Distance traveled during changing acceleration (calculus-based physics)

Question

The acceleration as a function of time $a(t)$ (in m/s$^2$) and the initial velocity $v(0)$ are given for a particle moving along a line: $$a(t) = 2t + 4, \hspace{4mm}v(0) = −5, \hspace{8mm} 0 \leq t \leq 4.$$ (a) Find the velocity at time $t$. ($v(t) = t^2+4t−5$)

(b) Find the distance traveled during the given time interval.

I was able to solve part (a) but have been having issues with part (b). It's a webassign assignment and the "master it" section only gives me the first portion and it hasn't allowed me to see other problems so I could try and figure it out by example. Is anyone able to explain to me how to do this?

Answer 1

Hint: The initial velocity is $v(0)=-5$ m/s, whereas from part (a) the final velocity is $v(4) = +27$ m/s.

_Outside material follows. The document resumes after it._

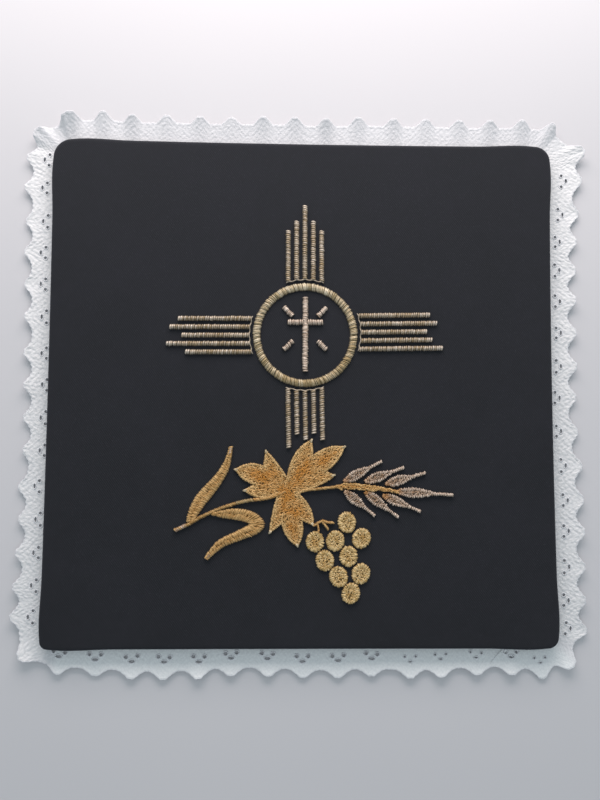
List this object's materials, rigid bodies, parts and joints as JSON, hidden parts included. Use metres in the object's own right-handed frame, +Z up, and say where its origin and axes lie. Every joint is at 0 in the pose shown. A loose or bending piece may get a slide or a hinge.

So the particle evidently moves to the left, comes to rest at some time $T$, and then moves back to the right until time $t=4$. How far does it move to the left by time $T$, and how far does it move to the right in the time remaining?

Answer 2

You have an expression for the velocity.

To calculate distance as opposed to displacement, you need to know the time(s) when $v=0$, since the particle reverses the direction of motion at these times, and integrate the velocity separately over these time intervals, taking the absolute value where necessary.

Clearly $v=0\Rightarrow t=1$

Therefore the distance travelled is $$\left|\int_0^1(t^2+4t-5)dt\right|+\left|\int_1^4(t^2+4t-5)dt\right|$$